Dessa campanha baça e inverosímil, resta apenas a combatividade do BE, a contínua guerrilha do PC, o gesticular atarantado de meia dúzia de gentes esquerdistas que acreditavam no menino Jesus e numa representação parlamentar, e campanha de retirada queimando a terra da Coligação. Coelho e Portas fingiam que nem ouviam Costa e iam angariando os votos possíveis nas zonas em que este último produzia a sua fanfarronice. Tiveram algum resultado, temos de convir.
Foi um homem triste e derrotado que apareceu na noite da derrota. Todavia, mesmo descontando a sua consabida lembrança da JS em idade infanto-juvenil, Costa fez um discurso (será dele?) que parecia não só reconhecer a derrota mas abrir uma porta de diálogo com o restante campo europeísta e atlantista.
Parecia..., mas foi sol de pouca dura. Por instinto de mera sobrevivência política, Costa resolveu cavalgar a onda (logo ele que nem perfil de surfista tem) e apostar numa cambalhota política que, se não me engano, vai criar um berbicacho tremendo no PS e uma insofrida vaga de triunfo nos dois partidos de esquerda que já se sentem, nos seus 20% de votos obtidos, os grandes vencedores destas eleições.

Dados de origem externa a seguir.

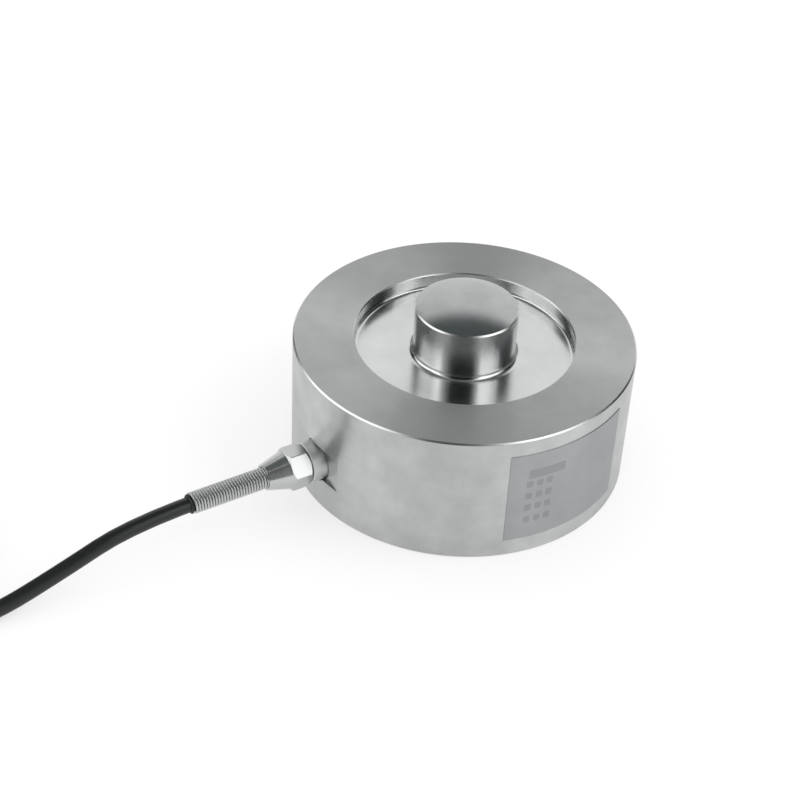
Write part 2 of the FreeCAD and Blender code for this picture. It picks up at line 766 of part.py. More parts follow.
# Insulated cores inside the cell, from the potting plug up to the board
core_radius = value("sizes.core_diameter / 2")
potting_face = value(f"{thread_end} - sizes.potting_length")
gland_axis = value("sizes.gland_height")
board_pad = value(board_outer) - 2 * core_radius
board_underside = value(board_bottom)
fit_gap = value("sizes.fit_gap")
CORE_NAMES = ("red", "black", "green", "white")
for number, name in enumerate(CORE_NAMES):
    place = number - (len(CORE_NAMES) - 1) / 2
    near = place * value("sizes.core_bundle_spacing")
    far = place * value("sizes.core_spread")
    route = [
        Vector(-potting_face, near, gland_axis),
        Vector(-board_pad, near, gland_axis),
        Vector(-board_pad, far, board_underside - fit_gap),
    ]
    feature(f"{name}_inner_core", tube(route, core_radius, f"{name}_inner_core"))

# Free cable, from inside the spring's end down to the surface and on to its coil
CABLE_ROUTE = [
    (-97.1, 0.0, 16.6),
    (-123.0, 0.0, 16.6),
    (-148.0, -0.9, 8.6),
    (-171.5, -2.2, 2.65),
    (-186.5, -1.0, 2.8),
    (-199.2, 0.97, 3.45),
]
cable_tube = tube([Vector(*point) for point in CABLE_ROUTE], value(cable_radius), "cable_run")

# Put-away coil: five turns wide, two full layers and most of a third
COIL_CENTRE = Vector(-212.0, 44.0, 0.0)
half_bundle = "(2 * sizes.coil_pitch + sizes.cable_diameter / 2)"
inner_edge = f"(sizes.coil_mean_radius - {half_bundle})"
outer_edge = f"(sizes.coil_mean_radius + {half_bundle})"
step_edge = f"({inner_edge} + 2 * sizes.coil_pitch)"
layer_two = f"(sizes.coil_lift + sizes.cable_diameter + sizes.coil_pitch)"
layer_three = f"({layer_two} + sizes.coil_pitch)"
coil_body = turned_body(
    "cable_coil",
    [
        (f"{inner_edge} + sizes.coil_corner", "sizes.coil_lift"),
        (f"{outer_edge} - sizes.coil_corner", "sizes.coil_lift"),
        (outer_edge, "sizes.coil_lift + sizes.coil_corner"),
        (outer_edge, f"{layer_three} - sizes.coil_corner"),
        (f"{outer_edge} - sizes.coil_corner", layer_three),
        (f"{step_edge} + sizes.coil_corner", layer_three),
        (step_edge, f"{layer_three} - sizes.coil_corner"),
        (step_edge, layer_two),
        (f"{inner_edge} + sizes.coil_corner", layer_two),
        (inner_edge, f"{layer_two} - sizes.coil_corner"),
        (inner_edge, "sizes.coil_lift + sizes.coil_corner"),
    ],
)
last_turn_sketch = new_sketch(coil_body, "last_turn_outline", "XZ_Plane")
last_inner = f"({step_edge} - sizes.coil_pitch)"
draw_outline(
    last_turn_sketch,
    [
        (last_inner, layer_two),
        (step_edge, layer_two),
        (step_edge, f"{layer_three} - sizes.coil_corner"),
        (f"{step_edge} - sizes.coil_corner", layer_three),
        (f"{last_inner} + sizes.coil_corner", layer_three),
        (last_inner, f"{layer_three} - sizes.coil_corner"),
    ],
)
last_turn = coil_body.newObject("PartDesign::Revolution", "last_turn")
last_turn.Profile = last_turn_sketch
last_turn.ReferenceAxis = (last_turn_sketch, ["V_Axis"])
last_turn.setExpression("Angle", "sizes.coil_last_turn_angle")
doc.recompute()
turn_end_angle = value("sizes.coil_last_turn_start - sizes.coil_last_turn_angle")
coil_body.Placement = FreeCAD.Placement(
    COIL_CENTRE, FreeCAD.Rotation(Vector(0, 0, 1), turn_end_angle)
)
finish(coil_body, "cable_coil")
doc.recompute()
feature("cable_run", cable_tube.cut(coil_body.Shape))


def bundle_outline(offset):
    """Eight-sided section of the coil's bundle, grown by an offset."""
    low = value("sizes.coil_lift") - offset
    high = value(layer_three) + offset
    near = value(inner_edge) - offset
    far = value(outer_edge) + offset
    corner = value("sizes.coil_corner") + offset / 2
    step = value("sizes.coil_pitch")
    outline = [
        (near + corner, low), (far - corner, low), (far, low + corner), (far, high - corner),
        (far - corner, high), (near + step + corner, high), (near, high - step), (near, low + corner),
    ]
    points = [Vector(radius, 0, height) for radius, height in outline]
    return Part.Face(Part.makePolygon(points + points[:1]))


# Two cable ties round the bundle, each with its locking head outside
TIE_ANGLES = (215.0, 335.0)
tie_inner = value("sizes.tie_clearance")
tie_outer = tie_inner + value("sizes.tie_thickness - sizes.tie_clearance")
head_length = value("sizes.tie_head_length")
head_height = value("sizes.tie_head_height")
for number, angle in enumerate(TIE_ANGLES, 1):
    band_angle = math.degrees(value("sizes.tie_width / sizes.coil_mean_radius"))
    section = bundle_outline(tie_outer).cut(bundle_outline(tie_inner))
    band = section.revolve(Vector(), Vector(0, 0, 1), band_angle)
    band.rotate(Vector(), Vector(0, 0, 1), -band_angle / 2)
    head_low = value("sizes.coil_lift") + value("sizes.coil_pitch")
    head_corner = Vector(value(outer_edge) + 2 * tie_inner, -head_length / 2, head_low)
    head = Part.makeBox(head_height, head_length, head_length, head_corner)
    tie = band.fuse(head).removeSplitter()
    turned = FreeCAD.Rotation(Vector(0, 0, 1), angle)
    feature(f"coil_tie_{number}", tie, FreeCAD.Placement(COIL_CENTRE, turned))

# Far end: a shrink sleeve over the jacket's end, lying in the last turn's slot
last_radius = value(f"{last_inner} + sizes.coil_pitch / 2")
last_height = value(f"{layer_two} + sizes.coil_pitch / 2")
sleeve_angle = value("sizes.end_sleeve_angle")
sleeve_end = turn_end_angle - sleeve_angle
sleeve_section = Part.Circle(
    Vector(last_radius, 0, last_height), Vector(0, 1, 0), value("sizes.end_sleeve_diameter / 2")
)
sleeve_face = Part.Face(Part.Wire([sleeve_section.toShape()]))
sleeve = sleeve_face.revolve(Vector(), Vector(0, 0, 1), sleeve_angle)
sleeve_turn = FreeCAD.Rotation(Vector(0, 0, 1), sleeve_end)
feature("cable_end_sleeve", sleeve, FreeCAD.Placement(COIL_CENTRE, sleeve_turn))

# Four cores and the screen's drain wire fan out of the sleeve and lie on the coil
free_radius = value("sizes.free_core_diameter / 2")
bundle_radius = value("sizes.free_core_bundle_radius")
rest_height = value(f"{layer_two} + sizes.free_core_diameter / 2 + sizes.free_core_rest_gap")
BUNDLE_ANGLES = (162, 234, 90, 306, 18)
# Swings from the sleeve's end at which each core starts, bends, lands on the coil and stops
START_SWING, BEND_SWING, LAND_SWING, STOP_SWING = (-0.6, -16, -34, -52)
STOP_STAGGER = 4
BEND_PART = 0.2
tips = []
for number, name in enumerate(CORE_NAMES + ("drain",)):
    turn = math.radians(BUNDLE_ANGLES[number])
    bunch = bundle_radius * math.cos(turn)
    lift = last_height + bundle_radius * math.sin(turn)
    place = number - len(CORE_NAMES) / 2
    spread = place * value("sizes.free_core_spread") - value("sizes.free_core_shift")
    route = [
        at_angle(last_radius + bunch, START_SWING, lift),
        at_angle(
            last_radius + (1 - BEND_PART) * bunch + BEND_PART * spread, BEND_SWING,
            (1 - BEND_PART) * lift + BEND_PART * rest_height,
        ),
        at_angle(last_radius + spread, LAND_SWING, rest_height),
        at_angle(last_radius + spread, STOP_SWING + STOP_STAGGER * abs(place), rest_height),
    ]
    turned = FreeCAD.Placement(COIL_CENTRE, FreeCAD.Rotation(Vector(0, 0, 1), sleeve_end))
    label = "drain_wire" if name == "drain" else f"{name}_core_end"
    feature(label, tube(route, free_radius, label), turned)
    tips.append(Part.makeCylinder(
        value("sizes.tinned_tip_diameter / 2"), value("sizes.tinned_tip_length"),
        route[-1], route[-1] - route[-2],
    ))
feature("tinned_tips", Part.makeCompound(tips), turned)

# Every object is sound before anything is written
doc.recompute()
for item in doc.Objects:
    if "Invalid" in item.State or "Error" in item.State:
        raise RuntimeError(f"{item.Name} did not build: {item.State}")
for item in subparts:
    shape = item.Shape
    if shape.isNull() or not shape.isValid() or shape.Volume <= 0:
        raise RuntimeError(f"{item.Label} has no sound solid")
for item in subparts:
    item.Shape.exportStep(f"parts/{item.Label}.step")
    box = item.Shape.BoundBox
    print(item.Label, len(item.Shape.Solids), "solid", round(item.Shape.Volume, 1), "mm3",
          "z", round(box.ZMin, 2), round(box.ZMax, 2))
print(len(subparts), "sub-parts written")
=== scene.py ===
import json
import math

import bmesh
import bpy
from mathutils import Matrix, Vector


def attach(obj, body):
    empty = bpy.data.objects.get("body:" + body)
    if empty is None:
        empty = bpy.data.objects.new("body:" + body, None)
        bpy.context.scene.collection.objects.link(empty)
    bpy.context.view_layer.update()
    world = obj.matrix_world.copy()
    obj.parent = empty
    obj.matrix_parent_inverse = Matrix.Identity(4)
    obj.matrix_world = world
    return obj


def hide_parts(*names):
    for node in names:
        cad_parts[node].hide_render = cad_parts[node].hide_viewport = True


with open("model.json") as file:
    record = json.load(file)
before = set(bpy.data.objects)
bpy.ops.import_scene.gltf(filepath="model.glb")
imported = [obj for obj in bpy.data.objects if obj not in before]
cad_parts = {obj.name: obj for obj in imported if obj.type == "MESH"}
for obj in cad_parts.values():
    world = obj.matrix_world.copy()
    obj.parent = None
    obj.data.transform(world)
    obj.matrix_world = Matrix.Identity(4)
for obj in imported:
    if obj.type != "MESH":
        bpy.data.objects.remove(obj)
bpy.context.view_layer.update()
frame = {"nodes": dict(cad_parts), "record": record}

# Sensing body
# Turned in one piece from a stainless bar: a heavy ring, a thin web and a domed loading boss.
# A flat is milled for the gland, which screws into a stepped bore, and three holes take the
# bolts from below. Sizes are in mm; "along" is the distance from the axis along the gland.
MM = 0.001
OUTER_RADIUS = 57.5
RING_TOP = 47.5
RECESS_RADIUS = 37.0
RECESS_ROUND = 1.2
WEB_TOP = 42.0
WEB_UNDERSIDE = 32.0
BOSS_RADIUS = 17.25
BOSS_ROUND = 2.0
BOSS_EDGE = 59.3
DOME_TOP = 62.7
DOME_STEPS = 20
HUB_RADIUS = 15.0
SPIGOT_RADIUS = 13.0
SPIGOT_BOTTOM = 1.0
SPIGOT_ROUND = 0.3
CAVITY_RADIUS = 43.5
CAVITY_ROUND = 2.5
COVER_TOP = 2.4
COVER_SEAT_RADIUS = 46.0
SEAT_ROUND = 0.2
OUTER_CHAMFER = 0.5
RIM_CHAMFER = 0.4
EDGE_BREAK = 0.12
BODY_STEPS = 256
FLAT_RADIUS = 56.07
FLAT_BOTTOM = 11.65
FLAT_TOP = 24.35
FLAT_TOOL_DEPTH = 20.0
GLAND_HEIGHT = 16.6
# Each step of the gland's bore from outside inwards: its radius, and where it ends along the gland
BORE_STEPS = ((7.25, 52.47), (5.0, 46.87), (3.2, 42.0))
BORE_TOOL_START = 75.0
BORE_TOOL_SIDES = 96
BOLT_COUNT = 3
BOLT_CIRCLE_RADIUS = 51.0
BOLT_HOLE_RADIUS = 2.5
BOLT_HOLE_DEPTH = 10.0
BOLT_HOLE_CHAMFER = 0.5
DRILL_START = -1.0
DRILL_SIDES = 48
ALONG_GLAND = Matrix.Translation((0, 0, GLAND_HEIGHT)) @ Matrix.Rotation(math.radians(-90), 4, "Y")
# Degrees between the points of a rounded edge, and how far outside it a point holds the shading
ARC_STEP = 8.0
HOLD = 0.05
SHARP_ANGLE = math.radians(11)
CLOUD_SIZE = 11.0
GROOVE_SPACING = 0.8
GROOVE_DEPTH = 0.01
FINE_TURNED, POLISHED, LAPPED, MILLED, GROUND, CUT_EDGE = range(6)
# Upright part of a face's direction: below the first it is a wall, above the second it is level
WALL_TILT = 0.5
LEVEL_TILT = 0.9


def linear(code):
    """Linear colour of an sRGB hex value."""
    channels = [int(code[place:place + 2], 16) / 255 for place in (1, 3, 5)]
    curved = [c / 12.92 if c <= 0.04045 else ((c + 0.055) / 1.055) ** 2.4 for c in channels]
    return (*curved, 1.0)


def new_material(name):
    """Empty node material."""
    material = bpy.data.materials.new(name)
    material.use_nodes = True
    material.node_tree.nodes.clear()
    return material


def add_node(material, kind, settings=None, links=None):
    """Node with its settings, by property or input name, and the outputs linked to its inputs."""
    node = material.node_tree.nodes.new(kind)
    for name, setting in (settings or {}).items():
        if isinstance(name, str) and name.islower():
            setattr(node, name, setting)
        else:
            node.inputs[name].default_value = setting
    for name, output in (links or {}).items():
        material.node_tree.links.new(output, node.inputs[name])
    return node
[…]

Não é a “frente popular”, claro mas é o seu arremedo em calão. Não é um projecto sólido de governação, longe disso, mas tão só uma coligaçãoo negativa em que os coligados estão de acordo no amplo desacordo quanto às suas posições mais simples. Não é uma estratégia mas tão só uma pequena táctica que vê as árvores e desconhece a floresta.
No meio disto tudo, o PS é uma nave de loucos (guiados por cegos) num mar cor de vinho entre Cila e Caríbdis. Ou de como o PC irá conseguir, ao fim de anos de vã tentativa, o seu antigo mas real objectivo: reduzir o PS a uma pequena e inoperante força política, pouco maior mas tão insignificante quanto o partido verde que traz no alforje.
Leitores não desanimem: o terceiro resgate está a caminho.